Our role within that is specific. AI will become a foundational utility in the way electricity and telecommunications are today. The countries that own the infrastructure, platforms, talent and intellectual property behind that utility will capture the economic value it creates, strengthen their technological independence and build new industries around it. The countries that do not will rent it from those that do.
So, our mission is to help establish that full value chain inside the Kingdom by supporting Vision 2030's objectives around data sovereignty and a diversified digital economy and to help Saudi Arabia become a producer of AI, not only a consumer of it.
Many people are concerned that AI will reduce employment opportunities. How do you view its impact on the workforce?
I do not believe AI will eliminate the opportunity to work but it will elevate the nature of work itself.

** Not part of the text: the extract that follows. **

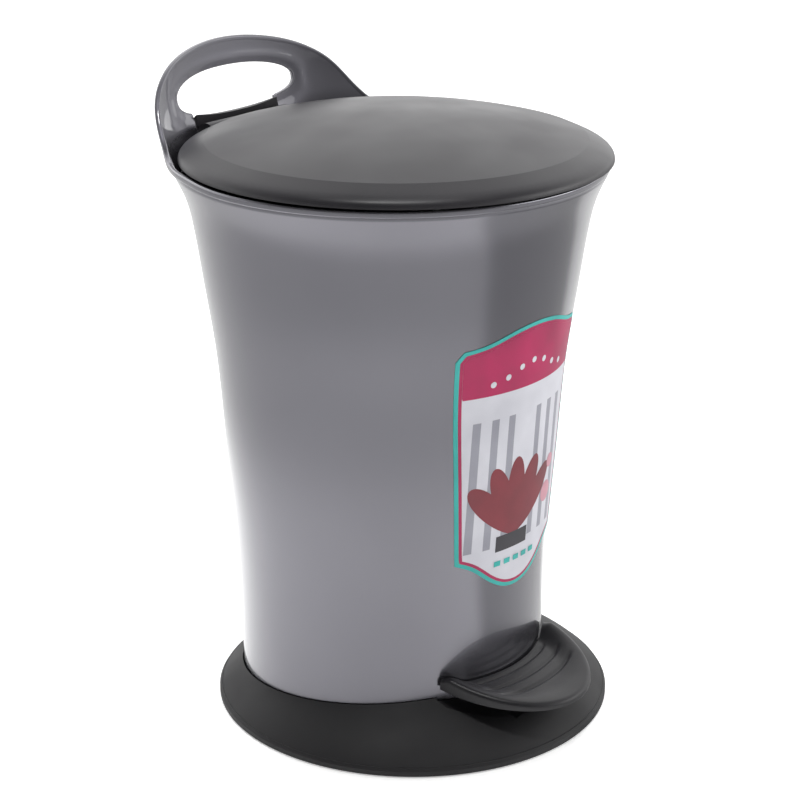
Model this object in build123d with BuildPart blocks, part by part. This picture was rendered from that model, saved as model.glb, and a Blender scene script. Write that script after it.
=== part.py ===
from build123d import *
from math import atan2, cos, degrees, radians, sin, sqrt
import os

# A small kitchen pedal bin. Millimetres, +Z up. The origin is on the floor, on the axis of the
# round body. The pedal is at the front, towards -Y, and the handle and the hinge are at the back.

# Shared allowances: features overlap the wall that they grow from, and cuts run past what they cut
OVERLAP = 0.5
PAST = 5.0

# Outer body: a flared round wall, a raised floor and a band round the rim
BODY_WALL = 2.0
BODY_BOTTOM_Z = 5.3
BODY_OUTLINE = [
    (83.8, 5.3), (84.5, 50.0), (87.5, 104.0), (90.9, 152.0), (95.0, 203.0),
    (100.0, 238.0), (104.6, 269.0), (108.2, 284.0), (113.7, 297.0),
]
RIM_Z = 301.8
RIM_RADIUS = 113.7
RIM_BAND_WIDTH = 2.6
RIM_BAND_HEIGHT = 3.5
RIM_BAND_CORNER = 0.9
RIM_BAND_MIDDLE_RADIUS = 113.3
FLOOR_UNDERSIDE_Z = 44.0
FLOOR_THICKNESS = 2.0

# Rear handle panel: height, outer reach behind the axis and plan radius of each section
PANEL_WALL = 2.8
PANEL_SECTIONS = [
    (290.0, 110.7, 110.7), (299.0, 115.1, 115.1), (308.0, 118.4, 121.5), (317.0, 120.9, 128.5),
    (326.0, 122.6, 134.0), (335.0, 123.3, 136.5), (344.0, 123.5, 137.5), (353.0, 123.6, 138.0),
]
PANEL_ARC = 124.0
PANEL_TOP_EDGE = [(34.0, 347.0), (60.0, 337.5), (75.0, 324.0), (84.0, 310.0)]
PANEL_TOP_Z = 350.5
PANEL_FOOT = (101.0, 301.5)
PANEL_SKIRT_Z = 280.0
PANEL_BACK_Y = 140.0
GRIP_CENTRE_Z = 323.2
GRIP_HALF_WIDTH = 46.0
GRIP_HALF_HEIGHT = 11.8
GRIP_SQUARENESS = 2.3
GRIP_RING_POINTS = 24
GRIP_FRONT_Y = 60.0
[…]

Satya Nadella has spoken about AI enabling individuals to become managers, with each person supervising a set of AI agents. My own experience supports the underlying point that AI has not reached a stage where it can operate autonomously without human involvement and oversight. Once organisations decide which agents to deploy and where to deploy them, they will still require capable people to operate, supervise and govern those systems.

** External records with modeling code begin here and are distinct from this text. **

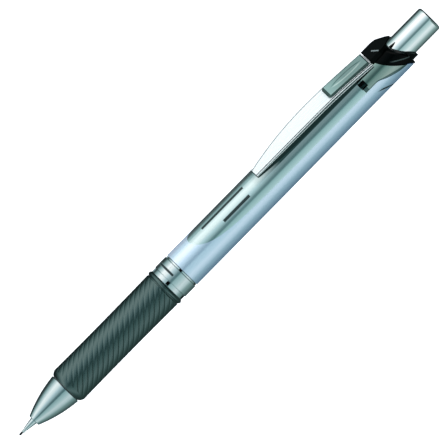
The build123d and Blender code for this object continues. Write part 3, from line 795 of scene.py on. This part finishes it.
CLIP_TIP = 86.75
CLIP_CROWN = 107.0
CLIP_ROOT = 126.5
CLIP_TOP = [(CLIP_TIP, 5.74), (CLIP_CROWN, 7.2), (CLIP_ROOT, 5.78)]  # (station, height)
CLIP_SKIRT = [(CLIP_TIP, 5.24), (CLIP_CROWN, 6.25), (127.0, 4.84)]
CLIP_HALF_WIDTH = 2.9
CLIP_TAPER = 1.47  # how much narrower each side is at the tip
CLIP_CORNER = 0.35
CLIP_SHEET = 0.5
TAB_REAR = 130.2
TAB_HALF_WIDTH = 1.6
BEAD = 0.15  # radius of the round beads along the clip's edges
FLUTE_INNER = 0.49  # the flute beside the upper bead starts this far in from the clip's side,
FLUTE_FLOOR = 0.45  # its floor starts here,
FLUTE_OUTER = 0.3  # ends here,
FLUTE_DEPTH = 0.12  # and lies this deep
WALL_INSET = 0.14  # how far the side wall stands in from the beads
WALL_TOP = 0.26
WALL_FOOT = 0.32
LIP_WIDTH = 0.4
LEAST_SKIRT = 0.12  # the channel under the sheet is at least this deep
TIP_ROWS = 3  # this many rows of faces at the tip carry painted shade
CLIP_ROWS = 90


def clip_top(station):
    """The height of the clip's top."""
    return bow(*CLIP_TOP, min(station, CLIP_ROOT))


def clip_skirt(station):
    """The height of its turned-down sides' lower edges."""
    return bow(*CLIP_SKIRT, min(station, CLIP_ROOT))


def clip_half_width(station):
    """Half the clip's width: parallel sides that bow in to a narrow tip with rounded corners."""
    to_tip = max(0.0, CLIP_CROWN - station) / (CLIP_CROWN - CLIP_TIP)
    return CLIP_HALF_WIDTH - CLIP_TAPER * to_tip**2 - rounding(station - CLIP_TIP, CLIP_CORNER)


def bead(side, height, start, end):
    """A round bead about a centre, from one angle above the horizontal down to another."""
    angles = [radians(angle) for angle in steps(start, end, 6)]
    return [(side + BEAD * cos(angle), height + BEAD * sin(angle), False) for angle in angles]


def clip_half_section(station):
    """Half the clip's outline across, from the middle of its top to the middle of its underside.

    Each point is (distance sideways, height, whether a face painted dark, as shade, starts there).
    The bare numbers ease the corners between its walls.
    """
    top = clip_top(station)
    low = clip_skirt(station)
    side = clip_half_width(station)
    sheet = min(CLIP_SHEET, top - low - LEAST_SKIRT)
    return [
        (0.0, top, False),
        ((side - FLUTE_INNER) / 2, top, False),
        (side - FLUTE_INNER, top, True),
        (side - FLUTE_FLOOR, top - FLUTE_DEPTH, True),
        (side - FLUTE_OUTER, top - FLUTE_DEPTH, True),
        *bead(side - BEAD, top - BEAD, 150, -10),
        (side - 0.02, top - WALL_TOP + 0.04, True),
        (side - WALL_INSET, top - WALL_TOP, True),
        (side - WALL_INSET, low + WALL_FOOT, True),
        *bead(side - BEAD, low + BEAD, 70, -20),
        (side - 0.05, low + 0.04, True),
        (side - BEAD, low, True),
        (side - LIP_WIDTH, low, True),
        (side - sheet, low + 0.05, True),
        (side - sheet, top - sheet - 0.02, True),
        (side - sheet - 0.1, top - sheet, True),
        (0.0, top - sheet, True),
    ]


def sheet_clip():
    """The clip: an arched channel of sheet, with beads along its edges and a tab into the crown."""
    stations = steps(CLIP_TIP, CLIP_TIP + CLIP_CORNER, 5)
    stations += steps(CLIP_TIP + 0.8, CLIP_ROOT, CLIP_ROWS)
    half = clip_half_section(CLIP_CROWN)
    dark = [point[2] for point in half[:-1]] + [point[2] for point in half[-2::-1]]
    loops = []
    for station in stations:
        half = clip_half_section(station)
        section = half + [(-side, height, mark) for side, height, mark in half[-2:0:-1]]
        loops.append([spot(station, side, height) for side, height, _ in section])
    for station in (CLIP_ROOT, TAB_REAR):
        floor = clip_top(station) - CLIP_SHEET
        loops.append([
            spot(station, max(-TAB_HALF_WIDTH, min(TAB_HALF_WIDTH, side)), max(height, floor))
            for side, height, _ in section
        ])
    piece = skin(
        "sheet_clip",
        loops,
        [LOOKS["clip"], LOOKS["clip_shade"]],
        closed=False,
        # the tip rows and the dark faces take the painted shade
        second=lambda row, column: row < TIP_ROWS or dark[column],
    )
    stand_for(piece, "clip", "clip")


INLAY_FRONT = 113.15
INLAY_REAR = 126.25
INLAY_TOP = [(INLAY_FRONT, 7.72), (CLIP_ROOT, 6.65)]  # (station, height)
INLAY_HALF_WIDTH = 2.2
INLAY_CORNER = 0.9
INLAY_EDGE = 0.42  # radius of the rounded edge round its top
INLAY_END_SHARES = (0.0, 0.02, 0.06, 0.13, 0.25, 0.4, 0.6, 0.8, 1.0)  # of that radius, to each row
INLAY_SIDE_SHARES = [1, 0.995, 0.98, 0.95, 0.91, 0.87, 0.83, 0.8]  # of the half width, to a column
INLAY_MIDDLE_SHARE = 0.78
INLAY_ROWS = 110  # between the ends
INLAY_COLUMNS = 52  # between the sides
INLAY_SINK = 0.02  # how far it is let into the clip
DARK_ROWS = 12  # this many rows of faces at the inlay's front have the dark edge's finish
DARK_COLUMNS = 6  # and this many columns along each side
LENS_MIDDLE = 120.3
LENS_HALF_LENGTH = 4.4
LENS_HALF_WIDTH = 0.66
LENS_RISE = 0.07
LENS_SLOPE = 0.4  # width of its sloping edge, as a share of the lens's half size


def inlay_half_width(station):
    """Half the inlay's width, with its front corners rounded."""
    return INLAY_HALF_WIDTH - rounding(station - INLAY_FRONT, INLAY_CORNER)


def inlay_top(station, sideways):
    """The height of the inlay's top: a slope with rounded edges and a low lens-shaped island."""
    from_side = inlay_half_width(station) - abs(sideways)
    from_edge = min(from_side, station - INLAY_FRONT, INLAY_REAR - station)
    from_middle = hypot((station - LENS_MIDDLE) / LENS_HALF_LENGTH, sideways / LENS_HALF_WIDTH)
    island = min(1.0, max(0.0, (1 + LENS_SLOPE / 2 - from_middle) / LENS_SLOPE))
    lens = LENS_RISE * island * island * (3 - 2 * island)
    return polyline(INLAY_TOP, station) + lens - rounding(from_edge, INLAY_EDGE)


def smoked_inlay():
    """The raised inlay near the clip's root."""
    ends = [INLAY_EDGE * share for share in INLAY_END_SHARES]
    stations = [INLAY_FRONT + end for end in ends]
    stations += steps(INLAY_FRONT + 0.5, INLAY_REAR - 0.5, INLAY_ROWS)
    stations += [INLAY_REAR - end for end in reversed(ends)]
    shares = [-share for share in INLAY_SIDE_SHARES]
    shares += steps(-INLAY_MIDDLE_SHARE, INLAY_MIDDLE_SHARE, INLAY_COLUMNS)
    shares += reversed(INLAY_SIDE_SHARES)
    last_light = len(shares) - 2 - DARK_COLUMNS
    loops = []
    for station in stations:
        half_width = inlay_half_width(station)
        base = clip_top(station) - INLAY_SINK
        sides = [share * half_width for share in shares]
        top = [spot(station, side, inlay_top(station, side)) for side in sides]
        loops.append(top + [spot(station, half_width, base), spot(station, -half_width, base)])
    piece = skin(
        "smoked_inlay",
        loops,
        [LOOKS["clip_inlay"], LOOKS["inlay_edge"]],
        closed=False,
        second=lambda row, column: row < DARK_ROWS or not DARK_COLUMNS <= column <= last_light,
    )
    stand_for(piece, "clip_inlay", "clip")


grip()
joint_band()
sheet_clip()
smoked_inlay()
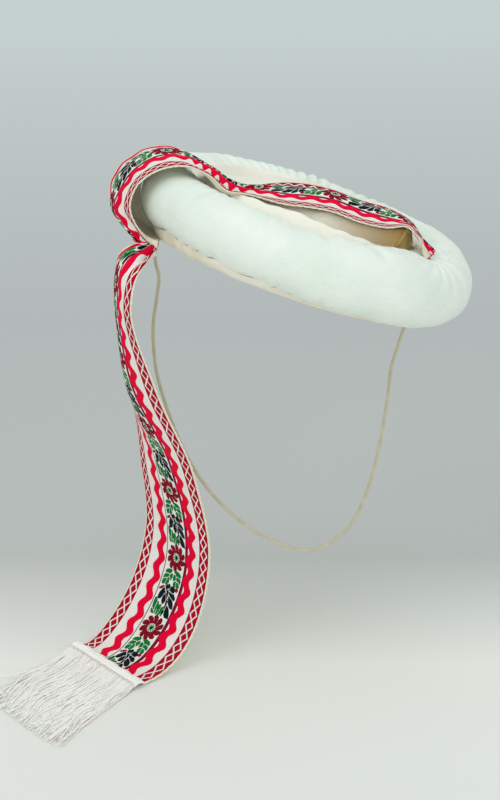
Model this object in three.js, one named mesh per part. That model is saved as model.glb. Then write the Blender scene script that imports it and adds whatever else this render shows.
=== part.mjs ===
// A padded ring hat: a stuffed white roll with a cream cloth crown, worn tilted, with a woven
// folk ribbon laid over the crown, looped round the roll and hanging to a fringed end, and a
// thin elastic that passes under the chin. Millimetres, +Z up.
//
// The parts are drawn in two frames. The setting frame stands on the surface that the ribbon's
// end lies on: x to the right and y away as the worn hat is looked at, z up. The hat frame has
// its origin in the middle of the roll and its z along the hole, tilted in the setting frame.
// The whole is turned and moved at the end, so that the wearer looks along -Y and the origin is
// where the crown bears on the head.
import * as THREE from 'three';

const RAD = Math.PI / 180;
const GAP = 0.4; // clearance between pieces that touch

// How the hat sits
const WEARER_TURN = -35; // turn of the setting frame about Z, degrees
const HEAD_SEAT = [0, 0, 299.9]; // top of the head, in the setting frame
const HAT_CENTRE = [19, 0, 270.4];
const HAT_TILT = { back: -5.6, down: 19.2 }; // degrees about the setting frame's x and y

// The stuffed roll: its section is an ellipse, fatter at the low end (angle 0) and taller
// there and at the back (angle 90)
const ROLL = { radius: 89, halfWidth: 23.2, halfHeight: 23.6, wideLow: 5, tallLow: 3, tallBack: 2.8, sides: 18 };
const TURN_STEPS = 96; // facets round the hat
const GATHERS = { count: 24, depth: 0.7 }; // soft folds drawn into the hole's side
// Places where stitching pulls the roll in: angle round the hat, turn round the section
const DENTS = [
  { angle: -31, turn: 90, depth: 3.4, alongSpread: 9, roundSpread: 40 },
  { angle: 209, turn: -80, depth: 2.0, alongSpread: 8, roundSpread: 40 },
];

// The crown: a folded edge lying on the roll, a shoulder inside it and a shallow dome
const CROWN = { wall: 1.8, domeX: 2, domeY: 42, domeTop: 30.5, domeRound: 1.4 };
const FOLD = { radius: 69.5, halfWidth: 3.6, shoulderRadius: 61, shoulderDrop: 4 };
// How high the folded edge stands: angle round the hat, height
const FOLD_HEIGHTS = [
  [20, 20], [90, 24], [150, 21.5], [206, 18.5], [236, 21], [263, 23.2], [285, 21], [312, 18.5],
];

// The band of cream cloth under the roll, with a welt along its outer edge that hangs lowest
// by the wearer's right ear
const BAND = { thickness: 1.8, from: -160, to: -120, weltTo: -60, welt: 1.8, deepWelt: 9, deepest: -165 };

const RIBBON = { thickness: 1.2, columns: 6, stepsPerStation: 2 };

// The ribbon over the crown and round the roll, in the hat frame: its near and far edges at
// each station, and how far its middle stands out on the patterned side
const BAND_STATIONS = [
  // name, near edge x y z, far edge x y z, camber
  ['stitch', 78, -48, 22.6, 79, -43, 22.6, 0],
  ['slope', 66, -46, 31.8, 70.5, -14, 30, 0],
  ['ridge', 58.5, -45, 34.8, 64, 2, 31, 0],
  ['far side', 47, -46, 30.4, 48, 7, 32, 1],
  ['dome side', 30, -47, 28.6, 31, 8, 30.8, 1],
  ['dome', 11, -46, 28.9, 12, 8, 31.4, 1],
  ['dome foot', -5, -46, 26.4, -5, 7, 30, 1],
  ['shoulder', -18, -47, 23.8, -18, 3, 28, 1],
  ['fold', -32, -48, 23, -29, -3, 25.6, 1],
  ['twist', -48, -50, 23.4, -46, -14, 21.8, 0],
  ['inner edge', -60, -50, 24, -60, -7, 21.6, 1],
  ['inner rise', -72, -47, 25.2, -71, 5, 22.4, 3],
  ['roll top', -84, -46, 25.6, -90, 14, 25, 4],
  ['shoulder out', -95, -45, 21.2, -107, 16, 21.6, 3],
  ['upper side', -104, -45, 13.5, -120, 15, 10, 1],
  ['side', -109.5, -45, 3.3, -126, 14, -6, 0],
  ['lower side', -109, -45, -8.6, -122, 11, -20, 0],
  ['turn under', -102, -45.5, -19, -108, 0, -31, 0],
  ['gather', -93, -46, -26, -97, -28, -33, 0],
  ['pinch', -85.5, -47, -28.4, -86.5, -42.5, -28.6, 0],
];

// The hanging end, in the setting frame
const TAIL_STATIONS = [
  ['pinch', -72.6, -47.6, 274.3, -73.6, -43.2, 274.5, 0],
  ['fan start', -77, -62, 270.5, -82, -38, 274, 3],
  ['fan', -82, -81, 266, -90, -33, 270.5, 8],
  ['fan end', -84.5, -92, 257.5, -91, -29, 260, 11],
  ['curled', -85.5, -92.5, 244, -86, -26.5, 244, 12],
  ['curled low', -82.5, -90.5, 222, -83, -25, 222, 12],
  ['opening', -75, -88.5, 200, -84.5, -22.5, 200, 10],
  ['half open', -66, -85.5, 180, -87.5, -20.5, 180, 8],
  ['sway', -57.5, -81.5, 160, -88.5, -19, 160, 6],
  ['sway low', -50, -77.5, 140, -87, -17, 140, 4],
  ['flat', -45, -74, 120, -85.5, -15.5, 120, 3],
  ['bow', -41, -71.5, 100, -83.5, -14, 100, 2],
  ['bow low', -38.5, -70, 78, -83, -14, 78, 1],
  ['turning', -39.5, -71, 58, -86, -17, 58, 0],
  ['sweep', -43, -74, 40, -92, -22.5, 40, 0],
  ['sweep low', -49, -79.5, 24, -101, -31, 24, 0],
  ['landing', -57, -86, 11.5, -110.5, -38, 11.5, 0],
  ['touching', -66, -93.5, 4, -118, -43.5, 4, 0],
  ['lying', -74, -101.5, 1.5, -122.5, -46.5, 1.5, 0],
  ['end', -81.6, -108.6, 1.2, -126.6, -49.6, 1.2, 0],
];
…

The broader opportunity lies in the difference between consuming and producing technology. Consider the steel industry - buying finished steel from abroad is a single transaction. Owning the value chain involves extracting the ore, refining, moulding, packaging and using it to manufacture other products. Each stage creates capabilities, industries and employment opportunities.
The same principle applies to AI. The greatest employment opportunity will come from becoming an AI producer rather than simply a consumer. When a country develops the full value chain, it creates jobs not only in technology, but also across research, manufacturing, consulting, operations and services.